Dans ce contexte, plusieurs évolutions commencent à se dessiner. Les pays occidentaux, et en particulier l’Union européenne et les membres du G7, développent de nouveaux mécanismes de traçabilité, ce qui peut expliquer leur véto à la proposition de changer la définition. Ces dispositifs répondent en grande partie à l’objectif de limiter l’accès des diamants russes aux marchés européens et nord-américains, dans le contexte de la guerre en Ukraine. La Russie demeure l’un des principaux producteurs mondiaux de diamants bruts et ces mesures visent à renforcer l’efficacité des sanctions économiques décidées depuis 2022.

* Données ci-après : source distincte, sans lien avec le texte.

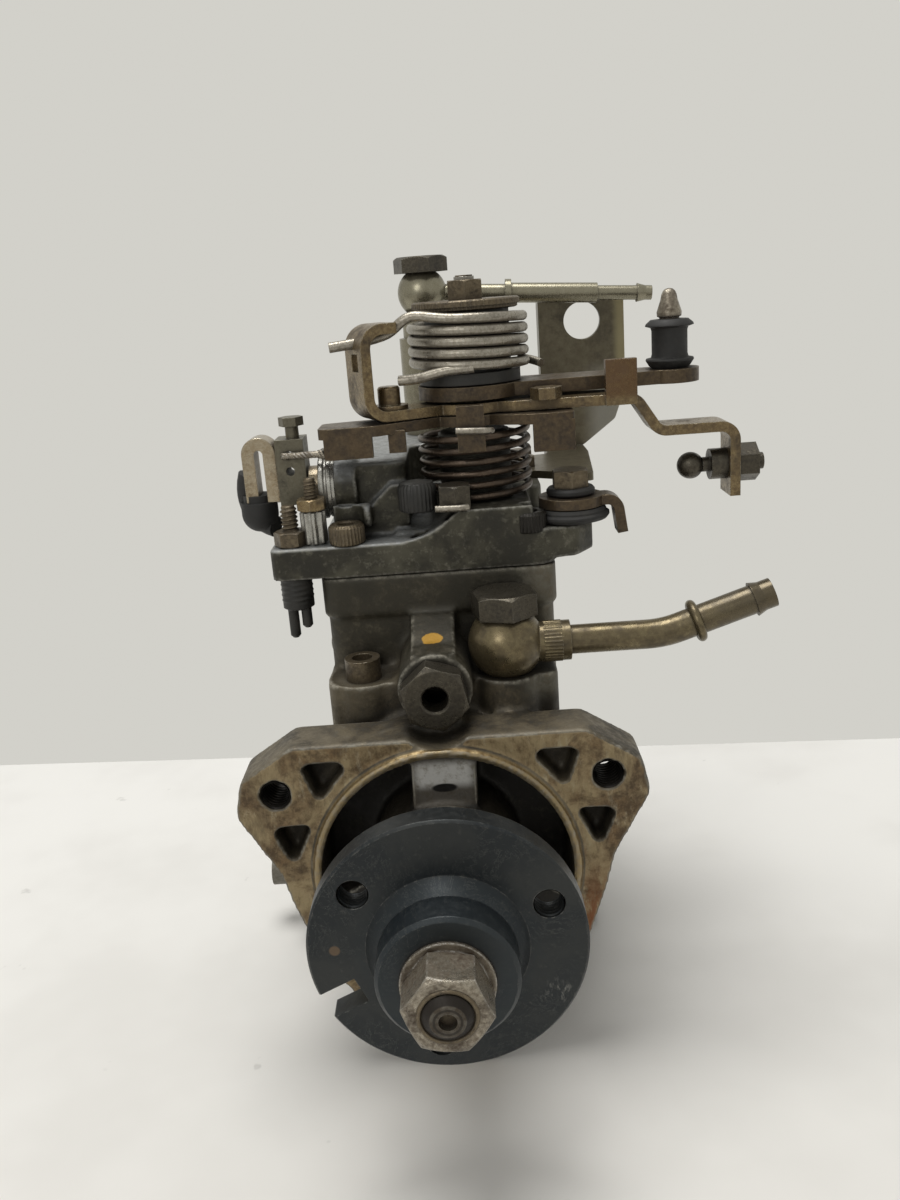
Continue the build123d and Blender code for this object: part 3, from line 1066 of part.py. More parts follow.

L’organisation canadienne IMPACT, également membre de la Coalition, relève que ces nouvelles approches, construites en dehors du cadre du KP, introduisent une gouvernance parallèle qui fragmente la régulation du secteur et renforce la marginalisation du système multilatéral lorsqu’il ne parvient pas à évoluer. Les États producteurs africains observent ces développements avec prudence. Aux côtés du WDC, l’ADPA a réaffirmé son attachement au KP, qu’elle considère comme le seul cadre universellement reconnu pour organiser le commerce international des diamants bruts.

Mais à mesure que ces approches se développent, le KP ne semble-t-il pas évoluer vers un rôle davantage consultatif ? L’organisation saura-t-elle clarifier son mandat et revoir ses outils pour rester pertinente dans l’industrie ? Autant d’interrogations que les prochaines réunions du KP en 2026 pourraient permettre d’éclaircir.